The Representation-Rationalizability Tradeoff in Reward Learning

Published 29 May 2026 in cs.GT and cs.LG | (2606.00291v1)

Abstract: In RLHF, each training example contains a prompt $x$ and two candidate responses $y,y'$, and annotators provide pairwise preferences between these responses. The learning problem is to convert these heterogeneous pairwise judgments into a single scalar reward $r(x,y)$ that measures response quality for each prompt. Classical social choice implies an impossibility because heterogeneous annotator samples can induce pooled preferences with Condorcet cycles, so no scalar reward can evaluate all compared response pairs consistently.
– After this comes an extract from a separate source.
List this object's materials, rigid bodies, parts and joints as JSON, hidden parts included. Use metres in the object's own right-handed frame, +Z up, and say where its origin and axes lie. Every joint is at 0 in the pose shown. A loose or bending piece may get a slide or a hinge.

A growing literature analyzes RLHF as a social-choice problem, but usually assumes a fixed finite set of alternatives, i.e., a pre-enumerated finite set of candidate responses for each prompt. Modern pipelines instead score responses through a learned representation $φ(x,y)$ before a scalar head, so $φ$ determines which responses are treated as distinguishable alternatives and which comparisons are visible to the reward model. Once this embedding is part of the problem, the impossibility results from social choice theory become a tradeoff. We show that the excess cross-entropy loss of any reward built on $φ$ decomposes exactly into a representational term, which a richer $φ$ shrinks, and an aggregation term, which a richer $φ$ enlarges by exposing more comparisons that no scalar can rank consistently. The same results extend to direct preference optimization (DPO), and jointly training the embedding and the reward cannot guarantee to recover the sweet spot of this tradeoff. Experiments on synthetic data and real preference datasets corroborate our results.